Many of the new residents were Millennials, and this group tends to be much more digitally inclined. But Tynan wanted the opportunity to tell a story, and no digital channels—not even billboards or email campaigns—offered the flexibility to effectively tell a story.
So, Liberty Bank chose to run a monthly direct mail campaign. It targeted the newcomers to the area and focused on the competitive advantage Liberty Bank had over its competitors. It understood Millennials’ preference for technology and a more personalized banking experience, and used those facts in its copy and imagery.
The copy made mention of the fact that Liberty Bank had double the number of ATMs than Chase and Bank of America combined. It reiterated the point that it is a neighborhood bank, but stressed that it still has “big bank” technology which it knew would appeal to Millennials.
Liberty took the mailing a step further. Inside, it drew a map of the target’s homes and highlighted where they could find ATMs nearby. The copy even included the name of the manager of the closest Liberty branch.
High Return on Investment
The final numbers show an impressive return on investment (ROI) for Tynan and Liberty Bank. The direct mail campaign has now gone on for four months, during which thousands of mailers have been sent out. The bank has secured dozens of new clients who opened new accounts approximately 68 days after receiving the mailer.
The average cost of acquisition for the campaign was $383 per account. Tynan estimated the lifespan of a new account to be five years, which he stated to be “conservative.” Given that figure, he estimates the revenue from all accounts opened since the start of the campaign to be $90,000. According to Tynan, that is nine times what it cost to run the direct mail campaign.
Breaking Down What Worked
When a direct mail marketing campaign is this successful, it’s always important to go back and see what they did right. The first point would be recognizing the opportunity. Knowing that people are migrating to the area and realizing they would likely need a new financial institution was really the start of the campaign.

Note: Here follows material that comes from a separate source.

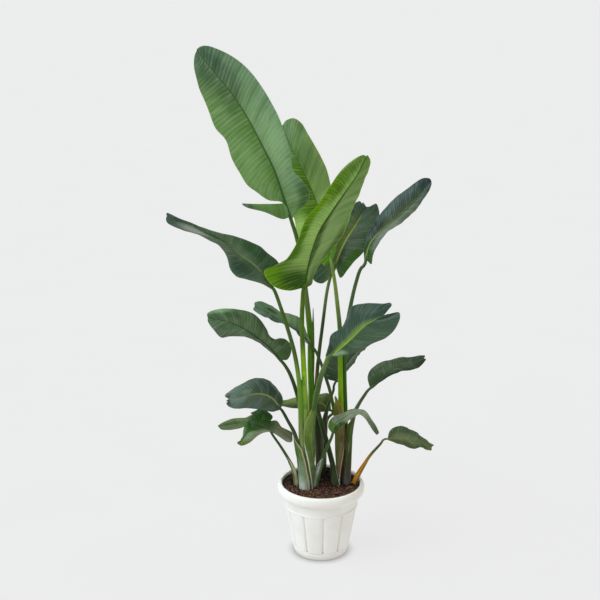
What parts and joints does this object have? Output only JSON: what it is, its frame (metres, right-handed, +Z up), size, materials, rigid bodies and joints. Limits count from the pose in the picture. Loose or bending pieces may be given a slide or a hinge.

But, it wasn’t enough to just know that people were moving, but recognizing that it was Millennials who made up the majority of new residents. This helped to assess their thought processes and the preferences of the targets so that the mailer could be designed accordingly. This is actually the crucial step. Consumers today want to be communicated with in a way that speaks directly to their needs. Liberty Bank knew precisely who it was dealing with—it understood that technology and convenience were important, and it drafted mailers that spoke the same language.
It then focused its mailings to only a two-mile radius of the branches to which it wanted to drive traffic. This coincided with the message of being a neighborhood bank along with the message of convenience. In addition to that, it went directly at its competition and let the targets know exactly why Liberty Bank was better.
Finally, it went over and above. Featuring the branch closest to the home of the targets, complete with the name of the branch manager, was really adding value and making an impression. Liberty has basically made it as simple as possible for people to sign up with its bank, and given them all the reasons why they should.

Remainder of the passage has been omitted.